Here is a sharp refusal dramatically given to one importunate servant, Mr. James Fish by name (fancy Dorothy Osborne as Mrs. Fish), who would fain have become master. “I cannot forbear telling you the other day he made me a visit; and I, to prevent his making discourses to me, made Mrs. Goldsmith and Jane sit by all the while. But he came better provided than I could have imagined. He brought a letter with him, and gave it me as one that he had met with, directed to me; he thought it came out of Northamptonshire. I was upon my guard, and suspecting all he said, examined him so strictly where he had it, before I would open it, that he was hugely confounded, and I confirmed that ’twas his.
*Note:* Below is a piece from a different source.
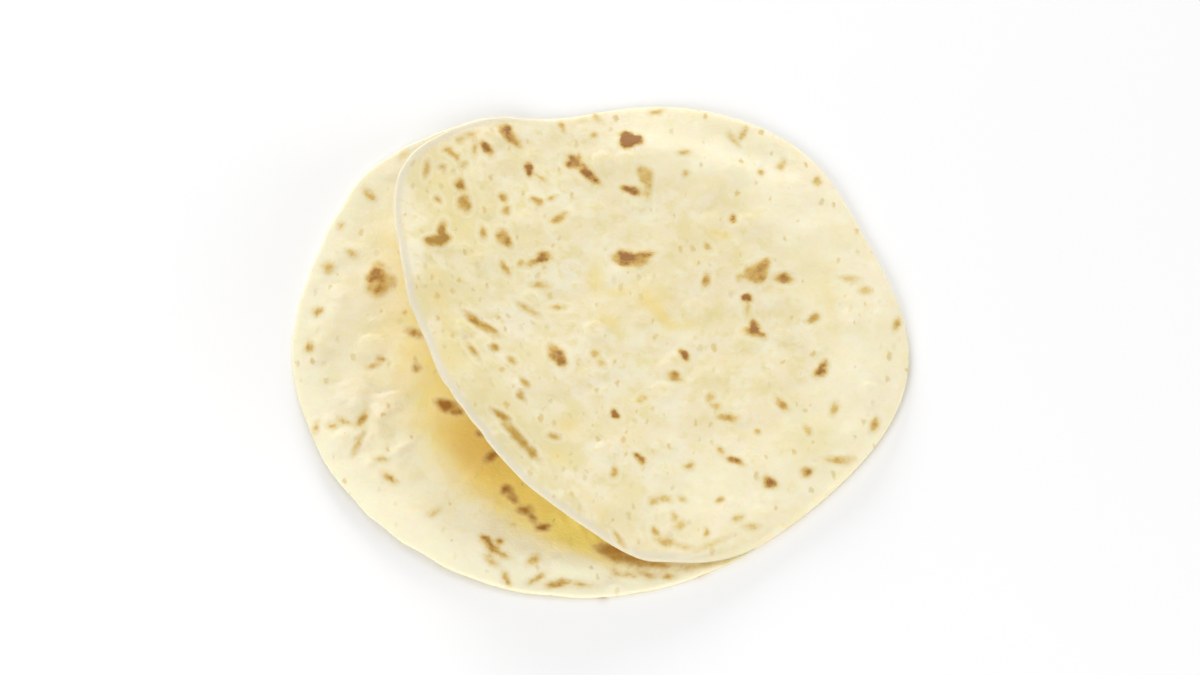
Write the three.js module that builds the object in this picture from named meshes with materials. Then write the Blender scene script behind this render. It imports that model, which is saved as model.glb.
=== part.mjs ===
// A soft flour tortilla, folded over once and lying flat on its lower layer.
// Millimetres, +Z up. The origin is on the ground, under the middle of the tortilla's box.
import * as THREE from "three";
import { ParametricGeometry } from "three/addons/geometries/ParametricGeometry.js";
import { mergeGeometries, mergeVertices } from "three/addons/utils/BufferGeometryUtils.js";

// Driving dimensions. Angles are in degrees, anticlockwise from +X about the lower layer's centre.
const radius = 100; // of the lower layer, over most of its rim
const sheet = 2; // thickness of one layer
const boxMiddle = [6.5, -2.5]; // of the whole, measured from the lower layer's centre

// The rim stands out of its circle in a few places: where, by how much and over what spread.
const notchAngle = 95; // where the fold ends at the back, and both layers' edges meet
const cornerAngle = 306.5; // where the fold ends at the front right
const swells = [
  { at: -5, out: 13, spread: 27 },
  { at: 45, out: 8, spread: 20 },
  { at: notchAngle, out: -9.5, spread: 17 },
  { at: 137, out: 1.5, spread: 9 },
  { at: 163, out: -1.7, spread: 12 },
];

// The flap is the upper layer's open side. Its edge lies inside the lower layer's rim.
const flapPull = 45.8; // by how much, at most
const flapSkew = 1.06; // above 1 moves that place towards the front
const flapFullness = 1.55; // above 1 narrows it
const flapTip = { at: 130, out: 3.4, spread: 15 }; // its blunt corner at the back left
const flapEnding = 8; // above 1: how soon that corner's curve is gone at the edge's two ends

// It rises from a straight line between the fold's two ends.
const curlReach = 83; // from that line to its edge's farthest point
const curlHeight = 25; // what the curl adds there
const curlPower = 2.3; // 1 is a straight slope, 2 is an arc
const curlWave = { high: 0.05, length: 58 }; // slow waves along the curl, as a share of it
const wedgeSlope = 0.06; // how its underside leaves the lower layer, before it curls
const wedgeEasing = 14; // over this width its upper face bends into that slope

// The fold runs round the right side.
const foldNose = 2.1; // height of its outermost line
const foldRound = 3; // width of its rounded nose
const foldFading = 14; // above 1: how soon it turns into two open edges past its ends
const puff = { high: 2.2, inside: 20, fade: 45, left: 0.35 }; // the upper layer stands off the lower one here
const puffEasing = 30; // over this width it begins, beside the flap's line
const crease = { at: 55, spread: 22, inside: 13, wide: 5, high: -0.9 };
const ridge = { at: 62, spread: 20, inside: 22, wide: 6, high: 0.9 };

// Slow hollows all over the sheet are crossed waves: direction in degrees, length, height and start.
const waves = [
  { turn: 20, length: 66, high: 0.45, start: 0.6 },
  { turn: 128, length: 47, high: 0.35, start: 2.1 },
  { turn: 76, length: 88, high: 0.4, start: 4.0 },
];
const waveEasing = 30; // they fade out over this width beside the flap's line
const lowerWaves = { from: 42, share: 0.55, rim: 12 }; // on the lower layer they begin this far off

// The lower layer's rim stands a little off the ground in front of the flap.
const rise = { at: 228, spread: 45, high: 2.2, start: 0.76 };

const openSlices = 46; // steps round the open side
const foldSlices = 34; // steps round the folded side
const innerRings = 9; // rings from the hub to the rounded edge
const groundRings = 4; // the same on the underside
const edgeRings = 5; // rings of the rounded edge
const sewing = 1e-4; // points closer than this are one

const mix = THREE.MathUtils.lerp;

function smooth(t) {
  const c = THREE.MathUtils.clamp(t, 0, 1);
  return c * c * (3 - 2 * c);
}

function bell(t) {
  return Math.exp(-t * t);
}

// A bell round an angle, in degrees.
function hump(angle, { at, spread }) {
  const away = ((angle - at + 540) % 360) - 180;
  return bell(away / spread);
}

function place(distance, angle) {
  const turn = THREE.MathUtils.degToRad(angle);
  return new THREE.Vector2(distance * Math.cos(turn), distance * Math.sin(turn));
}

function rimRadius(angle) {
  return swells.reduce((sum, swell) => sum + swell.out * hump(angle, swell), radius);
}

// How far round the open side an angle is: 0 at the notch, 1 at the front corner.
function openShare(angle) {
  return THREE.MathUtils.clamp((angle - notchAngle) / (cornerAngle - notchAngle), 0, 1);
}

// The flap's edge is the rim pulled in by a skewed arch of sine, with a blunt corner added.
function flapRadius(angle) {
  const share = openShare(angle);
  const arch = Math.max(Math.sin(Math.PI * share ** flapSkew), 0) ** flapFullness;
  const ends = smooth(share * flapEnding) * smooth((1 - share) * flapEnding);
  return rimRadius(angle) - flapPull * arch + flapTip.out * hump(angle, flapTip) * ends;
}

const notch = place(rimRadius(notchAngle), notchAngle);
const corner = place(rimRadius(cornerAngle), cornerAngle);
const along = corner.clone().sub(notch).normalize(); // direction of the flap's line
const hub = notch.clone().lerp(corner, 0.5); // every face is a fan of rays from here

// Distance from the flap's line, positive on the open side.
function openDistance(p) {
  const fromNotch = p.clone().sub(notch);
  return fromNotch.x * along.y - fromNotch.y * along.x;
}

function hollows(p) {
  const sum = waves.reduce((total, wave) => {
    const turns = p.dot(place(1, wave.turn)) / wave.length;
    return total + wave.high * Math.sin(turns * 2 * Math.PI + wave.start);
  }, 0);
  return sum * smooth(Math.abs(openDistance(p)) / waveEasing);
}

// The curl is a power of the distance, with slow waves along it.
function curl(p) {
  const share = Math.max(openDistance(p) / curlReach, 0);
  const wave = Math.sin((p.dot(along) * 2 * Math.PI) / curlWave.length);
  return curlHeight * share ** curlPower * (1 + curlWave.high * wave);
}

// The flap's underside above the lower layer: a thin wedge that turns into the curl.
function liftBelow(p) {
  return wedgeSlope * Math.max(openDistance(p), 0) + curl(p) + hollows(p);
}

// Its upper face does the same, but bends into the wedge gradually.
function liftAbove(p) {
  const distance = openDistance(p);
  const eased = (distance + Math.hypot(distance, wedgeEasing)) / 2;
  return wedgeSlope * eased + curl(p) + hollows(p);
}

// A sloping sheet cut by a vertical line is thicker by the length of its slope.
function slantedSheet(p) {
  const share = Math.max(openDistance(p) / curlReach, 0);
  const slope = (curlHeight / curlReach) * curlPower * share ** (curlPower - 1);
  return sheet * Math.hypot(1, slope);
}

// How much of a fold the edge is: 1 on the folded side, falling to 0 just past its two ends.
function foldShare(angle) {
  if (angle < notchAngle || angle > cornerAngle) return 1;
  const share = openShare(angle);
  return 1 - smooth(Math.min(share, 1 - share) * foldFading);
}

// What one ray needs: the rim point that it runs to, and the width of the rounded edge there.
function rayTo(angle, radiusAt) {
  const end = place(radiusAt(angle), angle);
  const fold = foldShare(angle);
  return { angle, fold, end, length: end.distanceTo(hub), round: mix(sheet / 2, foldRound, fold) };
}

// A point of a ray, some steps from the hub: even rings first, then the closer rings of the edge.
function pointOf(ray, step, rings) {
  const flat = ray.length - ray.round;
  const past = (step - rings) / edgeRings;
  const inEdge = ray.round * (1 - Math.sin((past * Math.PI) / 2));
  const inside = step > rings ? inEdge : ray.length - (flat * step) / rings;
  const turn = Math.min(inside / ray.round, 1);
  return {
    ray,
    inside, // distance from the rim
    p: hub.clone().lerp(ray.end, 1 - inside / ray.length),
    roundness: Math.sqrt(1 - (1 - turn) ** 2), // 1 on the flat, 0 on the outermost line
  };
}

function groundRise({ ray, inside }) {
  const ends = Math.sin(Math.PI * openShare(ray.angle)) * (1 - ray.fold);
  const outwards = smooth((1 - inside / ray.length - rise.start) / (1 - rise.start));
  return rise.high * hump(ray.angle, rise) * ends * outwards;
}

// A low form that runs beside the fold, at its own distance inside the rim.
function besideFold(form, { ray, inside }) {
  return form.high * hump(ray.angle, form) * bell((inside - form.inside) / form.wide);
}

// Beside the fold the upper layer is puffed up, with a shallow crease and a soft ridge along it.
function foldPuff(at) {
  const side = smooth(-openDistance(at.p) / puffEasing);
  const outer = smooth(at.inside / puff.inside);
  const inner = mix(1, puff.left, smooth((at.inside - puff.inside) / puff.fade));
  return side * (puff.high * outer * inner + besideFold(crease, at) + besideFold(ridge, at));
}

// Outermost height of each layer's edge. On the folded side it is one line for both.
function lowerNose(at) {
  return mix(sheet / 2, foldNose, at.ray.fold) + groundRise(at);
}

function upperNose(at) {
  return mix(sheet + liftBelow(at.p) + slantedSheet(at.p) / 2, foldNose, at.ray.fold);
}

// The four faces. Each runs from its flat height to its edge's outermost line.
function ground(at) {
  return mix(lowerNose(at), groundRise(at), at.roundness);
}

function lowerTop(at) {
  const begun = smooth((openDistance(at.p) - lowerWaves.from) / waveEasing);
  const shown = lowerWaves.share * begun * smooth(at.inside / lowerWaves.rim);
  const height = sheet + groundRise(at) - hollows(at.p) * shown;
  return mix(lowerNose(at), height, at.roundness);
}

function flapUnderside(at) {
  return mix(upperNose(at), sheet + liftBelow(at.p), at.roundness);
}

function top(at) {
  const height = sheet + liftAbove(at.p) + slantedSheet(at.p) + foldPuff(at);
  return mix(upperNose(at), height, at.roundness);
}

// One face between two angles. A face that looks up is run through the other way round.
function face(fromAngle, toAngle, slices, rings, radiusAt, heightAt, looksUp) {
  const steps = rings + edgeRings;
  const point = (u, v, target) => {
    const ray = rayTo(mix(fromAngle, toAngle, looksUp ? u : 1 - u), radiusAt);
    const at = pointOf(ray, (1 - v) * steps, rings);
    target.set(at.p.x - boxMiddle[0], at.p.y - boxMiddle[1], heightAt(at));
  };
  return new ParametricGeometry(point, slices, steps);
}

// Both sides of the tortilla share the notch and the front corner.
function openFace(rings, radiusAt, heightAt, looksUp) {
  return face(notchAngle, cornerAngle, openSlices, rings, radiusAt, heightAt, looksUp);
}

function foldedFace(rings, heightAt, looksUp) {
  return face(cornerAngle - 360, notchAngle, foldSlices, rings, rimRadius, heightAt, looksUp);
}

// The faces are sewn along their shared lines, and triangles that have shrunk to a line are dropped.
function sew(faces) {
  const loose = mergeGeometries(faces);
  loose.deleteAttribute("normal");
  loose.deleteAttribute("uv");
  const sewn = mergeVertices(loose, sewing);
  const corners = Array.from(sewn.index.array);
  const kept = [];
  for (let i = 0; i < corners.length; i += 3) {
    const [a, b, c] = corners.slice(i, i + 3);
    if (a !== b && b !== c && c !== a) kept.push(a, b, c);
  }
  sewn.setIndex(kept);
  sewn.computeVertexNormals();
  return sewn;
}

function tortilla() {
  const geometry = sew([
    openFace(innerRings, flapRadius, top, true),
    foldedFace(innerRings, top, true),
    openFace(groundRings, rimRadius, ground, false),
    foldedFace(groundRings, ground, false),
    openFace(innerRings, rimRadius, lowerTop, true),
    openFace(innerRings, flapRadius, flapUnderside, false),
  ]);
  const dough = new THREE.MeshStandardMaterial({ color: 0xf1e6c2, roughness: 0.85, metalness: 0 });
  const mesh = new THREE.Mesh(geometry, dough);
  mesh.name = "tortilla";
  return mesh;
}

const model = new THREE.Group();
model.add(tortilla());

export default model;
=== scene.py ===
import math

import bpy
import numpy as np
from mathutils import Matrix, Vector


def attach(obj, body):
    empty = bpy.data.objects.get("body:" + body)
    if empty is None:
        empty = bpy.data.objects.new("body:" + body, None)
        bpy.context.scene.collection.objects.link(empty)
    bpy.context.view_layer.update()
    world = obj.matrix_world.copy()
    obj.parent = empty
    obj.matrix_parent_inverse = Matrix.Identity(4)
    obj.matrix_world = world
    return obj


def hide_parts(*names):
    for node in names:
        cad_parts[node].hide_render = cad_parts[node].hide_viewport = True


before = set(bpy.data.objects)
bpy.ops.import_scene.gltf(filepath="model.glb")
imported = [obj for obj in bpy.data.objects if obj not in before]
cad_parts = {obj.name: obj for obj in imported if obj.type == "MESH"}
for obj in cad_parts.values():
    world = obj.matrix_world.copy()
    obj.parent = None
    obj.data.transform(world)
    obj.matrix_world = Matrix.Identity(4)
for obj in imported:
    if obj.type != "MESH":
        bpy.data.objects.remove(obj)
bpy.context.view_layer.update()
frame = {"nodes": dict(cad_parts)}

print("frame loaded with", ", ".join(frame["nodes"]))

# A soft flour tortilla, folded over, with its upper layer's free edge lifted.
# Shapes are worked out in millimetres and degrees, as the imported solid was, and go into the mesh in metres.
# Angles run anticlockwise from +X about the lower layer's centre.
mm = 0.001

outline = {
    "radius": 100,  # of the lower layer, over most of its rim
    "sheet": 2,  # thickness of one layer
    "boxMiddle": np.array([6.5, -2.5]),  # of the whole, measured from the lower layer's centre
    "notchAngle": 95,  # the fold's end at the back
    "cornerAngle": 306.5,  # the fold's end at the front right
    "swells": [  # at this angle, this far out, over this spread
        (-5, 13, 27), (45, 8, 20), (95, -9.5, 17), (137, 1.5, 9), (163, -1.7, 12), (109, 1.5, 7),
    ],
    "inset": 0.1,  # keeps the unevenness inside the solid's outline
    "ragged": 0.26,  # how uneven the cut edges are
    "raggedFirst": 5,  # fewest waves of it all round
    "raggedCount": 46,
    "raggedLeast": 0.3,  # lowest draw of a wave's height
    "raggedEnding": 3,
    "raggedSeed": 5,
}

flap = {
    "pull": 45.8,  # its edge lies this far inside the rim, at most
    "skew": 1.06,  # above 1 the deepest place moves towards the front
    "fullness": 1.55,  # above 1 the arch of the pull is narrower
    "swells": [  # at this angle, this far out, over this spread
        (130, 2.8, 15), (214, 2.2, 17), (245, -2.5, 14), (267, -3.5, 12), (284, 1.4, 5),
    ],
    "swellEnding": 8,  # they fade out over one part in 8 of the open side, at each end
    "curlReach": 83,  # the curl would be this high at this distance from the flap's line
    "curlHeight": 24,
    "curlPower": 2.3,
    "levelFrom": 76,  # from here outwards the curl levels off
    "levelling": 0.06,
    "curlWave": (0.05, 58),  # share of the curl, length
    "wedgeSlope": 0.06,  # the flap's rise for each millimetre, before it curls
    "wedgeEasing": 14,
}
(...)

I laid it by, and wished then that they would have left us, that I might have taken notice on’t to him. But I had forbid it them so strictly before, that they offered not to stir further than to look out of window, as not thinking there was any necessity of giving us their eyes as well as their ears; but he, that thought himself discovered, took that time to confess to me (in a whispering voice that I could hardly hear myself), that the letter (as my Lord Broghill says) was of great concern to him, and begged I would read it, and give him my answer. I took it up presently, as if I had meant it, but threw it sealed as it was into the fire, and told him (as softly as he had spoke to me) I thought that the quickest and best way of answering it. He sat awhile in great disorder without speaking a word, and so rose and took his leave. Now what think you; shall I ever hear of him more?” We think not, decidedly. He, like the others, recovers, doubtless to marry elsewhere.

But Temple’s father, Dorothy’s brother, and her solicitous servants, are not the only obstacles these lovers meet with. There are long separations at great distances when the lovers can hear but little of each other. Few meetings, and these at long intervals, break the monotony of Dorothy’s life of love.